The last measure of the page ends, and underneath is "D.C. al Fine." Two pages back, a small "Fine" sits over a measure in the middle of the piece. Earlier still, a strange symbol that looks like a wavy cross with two dots is drawn over a single bar line. The player reaches the bottom of the page and is supposed to know exactly where to jump and exactly where to stop. Miss one of these markings, and a minuet-trio-minuet form collapses to a single minuet, or a refrain that should be played twice gets played only once.
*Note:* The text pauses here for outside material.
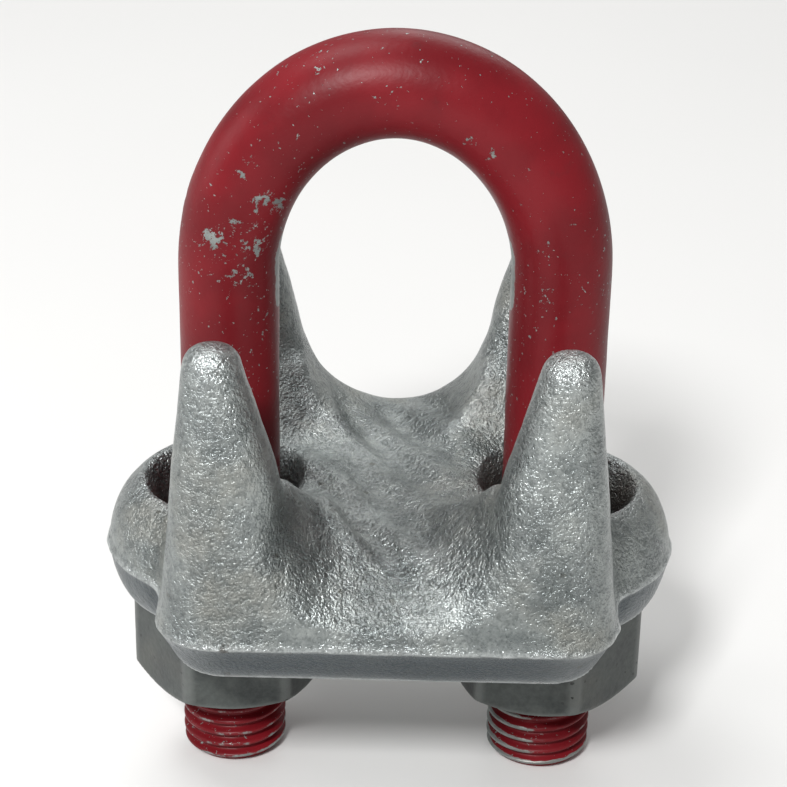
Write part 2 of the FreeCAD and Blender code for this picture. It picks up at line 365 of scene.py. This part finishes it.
def makeSaddle():
    # The plain solid is divided into even small quads. Hollows are then filled and edges eased,
    # as a forging die leaves them: each point moves towards the mean of its neighbours,
    # fast where the surface is hollow and slowly elsewhere.
    source = frame["nodes"]["saddle"]
    blank = bpy.data.objects.new("saddleBlank", source.data.copy())
    scene.collection.objects.link(blank)
    weld = blank.modifiers.new("weld", "WELD")
    weld.merge_threshold = 0.002 * mm
    remesh = blank.modifiers.new("remesh", "REMESH")
    remesh.mode = "VOXEL"
    remesh.voxel_size = saddle["voxel"]
    even = bpy.data.meshes.new_from_object(blank.evaluated_get(bpy.context.evaluated_depsgraph_get()))
    bpy.data.objects.remove(blank)
    points = np.empty(len(even.vertices) * 3)
    even.vertices.foreach_get("co", points)
    points = points.reshape(-1, 3)
    edges = np.empty(len(even.edges) * 2, dtype=np.int64)
    even.edges.foreach_get("vertices", edges)
    edges = edges.reshape(-1, 2)
    loops = np.empty(len(even.loops), dtype=np.int64)
    even.loops.foreach_get("vertex_index", loops)
    quads = loops.reshape(-1, 4)
    degree = np.bincount(edges.ravel(), minlength=len(points)).astype(float)
    foot = saddleLow.z
    fixed = points[:, 2] < foot + 0.5 * saddle["voxel"]  # the foot stays flat for the nuts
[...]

Repeat signs are the navigation markers of the score. They tell the player where to go next and where the piece really ends. Seven markings cover almost every case — repeat barlines, first and second volta brackets, Da Capo, Dal Segno, the segno symbol, the coda symbol, and Fine. The rules behind each one are fixed by long convention, so learning them once works for every score afterward.

Every repeat sign on the page answers one of two questions. Where do I go now? And, once that journey is finished, where do I stop? When both questions need an answer in the same piece, the page shows a combined instruction such as D.C. al Fine or D.S. al Coda. One marking sets the destination of the jump, the other marking sets the place to end.
Repeat Barlines and Volta Brackets — Local Loops
The simplest repeat is the repeat barline, a thick vertical line with two dots beside it. It appears in pairs: ||: at the start of the loop and :|| at the end. The music between the two barlines is played twice. If there is no opening repeat barline, the loop starts from the beginning of the piece.
When a repeat needs to end differently on the second time through, two volta brackets — labeled 1. and 2. — appear above the last few measures. On the first pass, the player reads measure 1. and returns to the start of the loop. On the second pass, the player skips measure 1. entirely and goes straight to measure 2., which leads out of the repeat.
These two markings handle short loops contained on one line or one page. The eye can follow the whole repeat without leaving the visible system.
Da Capo and Dal Segno — Page-Scale Jumps
Two Italian phrases handle larger returns.
Da Capo (D.C.) means "from the head" — return to the very start of the piece. At the end of the page, "D.C." tells the player to jump back to the first measure of the score. The classical minuet-trio-minuet form is the textbook case: the player performs the minuet, moves into the trio, and finds D.C. at the end of the trio. That returns the player to the start of the minuet, which is then played one more time.
Dal Segno (D.S.) means "from the sign." A segno symbol (𝄋) is drawn somewhere inside the piece, and "D.S." at the end of a section sends the player back to that marked location. Where D.C. always returns to bar one, D.S. returns to wherever the composer placed the segno.
The single difference between the two is the destination. D.C. goes to the beginning. D.S. goes to the segno. Everything else about the two markings — the timing of the jump, the use of combined endings — is identical.
Fine and Coda — Where the Piece Stops
Once D.C. or D.S. sends the player back, the score needs to specify where to stop. Playing all the way through to the original ending again would often be too long, and the composer may want the piece to close in a different place than its initial end. Fine and Coda mark those endings.
Fine is Italian for "end." A small "Fine" label is written over a measure somewhere in the body of the piece. When "D.C. al Fine" appears at the end of the page, the player returns to the beginning, plays forward, and stops at the Fine label. The original ending of the piece is never reached on the second pass.
Coda means "tail." A coda symbol (𝄌) is drawn over one measure in the body, and a separate coda section sits at the end of the score. When "D.C. al Coda" or "D.S. al Coda" appears, the player jumps back, plays forward until reaching the coda symbol, and at that moment leaps to the separate coda section to finish.

Combinations and Reading the Page
Four combined instructions cover almost every layout in standard notation:
- D.C. al Fine — return to the start, stop at Fine.
- D.C. al Coda — return to the start, play until the coda symbol, jump to the coda section.
- D.S. al Fine — return to the segno, stop at Fine.
- D.S. al Coda — return to the segno, play until the coda symbol, jump to the coda section.
Repeat barlines behave independently from these large jumps. On the second pass triggered by D.C. or D.S., the convention is to ignore inner repeat barlines unless the composer specifies otherwise. "No inner repeats on the return" is the default reading.
Reading the bottom of the page comes down to three steps. Find the jump instruction (D.C. or D.S.). Find the stop instruction (al Fine or al Coda). Locate the Fine label or coda symbol inside the body of the piece. Once those three spots are identified, the closing flow of the music resolves into a single straight path, and the minuet-trio-minuet finishes the way the composer wrote it.